For the past several years, that's been changing, drastically. The tremendous problems the economy's been experiencing in the last few years haven't made that any better, either. For many people, Disneyland has become, and for others it is increasingly becoming, unaffordable.
Of course the suits don't care. They're making money hand over fist, year after year, and they all have their golden parachutes on top of it.
The whole fact that Disneyland has gone from being simply "Disneyland" to "the Disneyland Resort" speaks volumes as to how the suits view the Anaheim park. It used to be that Disneyland was affordable for all, and Walt Disney World was the more expensive resort. You expected to spend more at WDW, because it offered more, a lot more, and was much bigger. Somewhere along the line, the suits thought it was a good idea to try to put that "resort" sensibility that always existed in Florida onto the Anaheim park, and it has proven a laughable mess of an idea.
The simple fact of the matter is that, no matter what they want to call it, Disneyland never has been (and unless Disney buys half of Anaheim, never will be) a RESORT.
So they need to get off their high horses and just bring the prices back down to a more affordable level. Keeping AP prices high is fine with me (I've never owned one; never wanted to); in fact, they could double them and it wouldn't faze me any. But make it more affordable for people to visit the Park for one, two, or three days. That way, even if you have to save up for a trip, you can do so in a reasonable amount of time.
Just to point out, again (because it can never be mentioned enough) - in 1985, a Disneyland Passport was $16.50. That included Park admission and unlimited attractions. $16.50, translated into 2012 dollars, is $35.30. In 1995, it was $33.00, which translates to $49.85 in 2012 dollars. In 2005, it was $56.00, which translates to $66.01 in 2012 dollars. So why does a one-day, one-park ticket in 2012 cost $87.00? It's ridiculous. If they reduced the price of a one-day, one-park ticket to $36.00 (roughly equivalent to the 1985 price), not only would Disneyland be much more affordable for everyone, but Disney would continue to make plenty of money at the Parks, not just from admissions but also from souvenirs and food, since guests who might otherwise be forced to avoid souvenirs (or limit them) and eat outside the Park (or brown-bag it, as techskip and his family did, and which families have done since 1955) would likely have extra funds available. And, more importantly, they'd garner more positive word of mouth, and families who can go more frequently than others could do so without a lot of financial strain.
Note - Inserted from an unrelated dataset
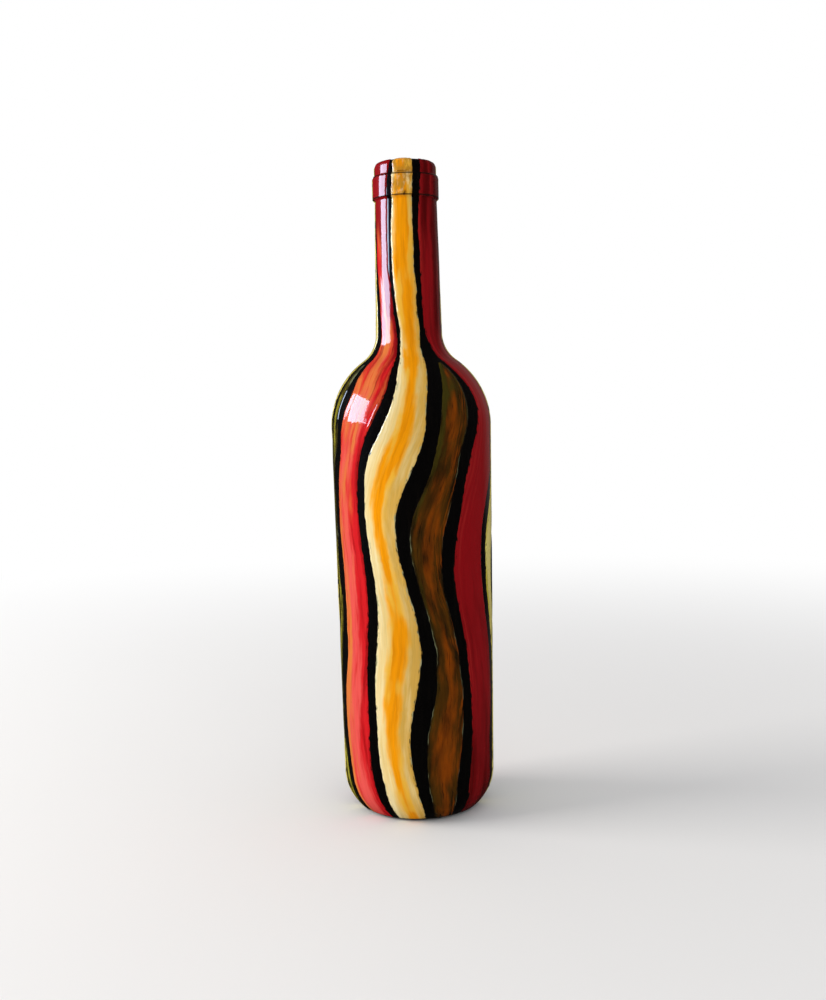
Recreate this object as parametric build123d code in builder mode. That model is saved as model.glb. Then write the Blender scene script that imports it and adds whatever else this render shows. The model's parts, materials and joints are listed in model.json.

Most likely, multi-day, multi-park tickets would also see price reductions as well (1-day Park Hoppers would be $72.00, twice the price of the single park ticket). 2-day Park Hoppers would be $125.00. 3-day Park Hoppers would be $175.00 (that's just under $30 per park, per day). Reasonable. Affordable. Save-up-able.
And honestly, I'd increase the price of Annual Passes to $1500, which is just over $4.10 a day for 365 days. That way, the folks who just gotta have an AP and are able to spend for it can do so, and the rest of us can more affordably go when we can. More once- and twice-a-year trips. More valued memories. More magic. Less treating Disneyland like it's a mall.
More importantly, you wouldn't have this argument about Disneyland prices being too expensive anymore. Everyone would be able to afford a trip more easily.
It's simple economics, supply and demand. Disneyland is in demand, Disneyland is more $. Disney is not looking to pack the park with guests. They strive to operate in a sweet spot that ensures enough guests to bring the money and enough Disney to go around. If there are too many guests, the operations suffer, lines are enormous, and guest will not come back.
Rising prices controls this and while it is unfortunate for some people who can't in, it is a simple fact of capitalism. Consequently it's the same reason why I drive a Ford and not a BMW.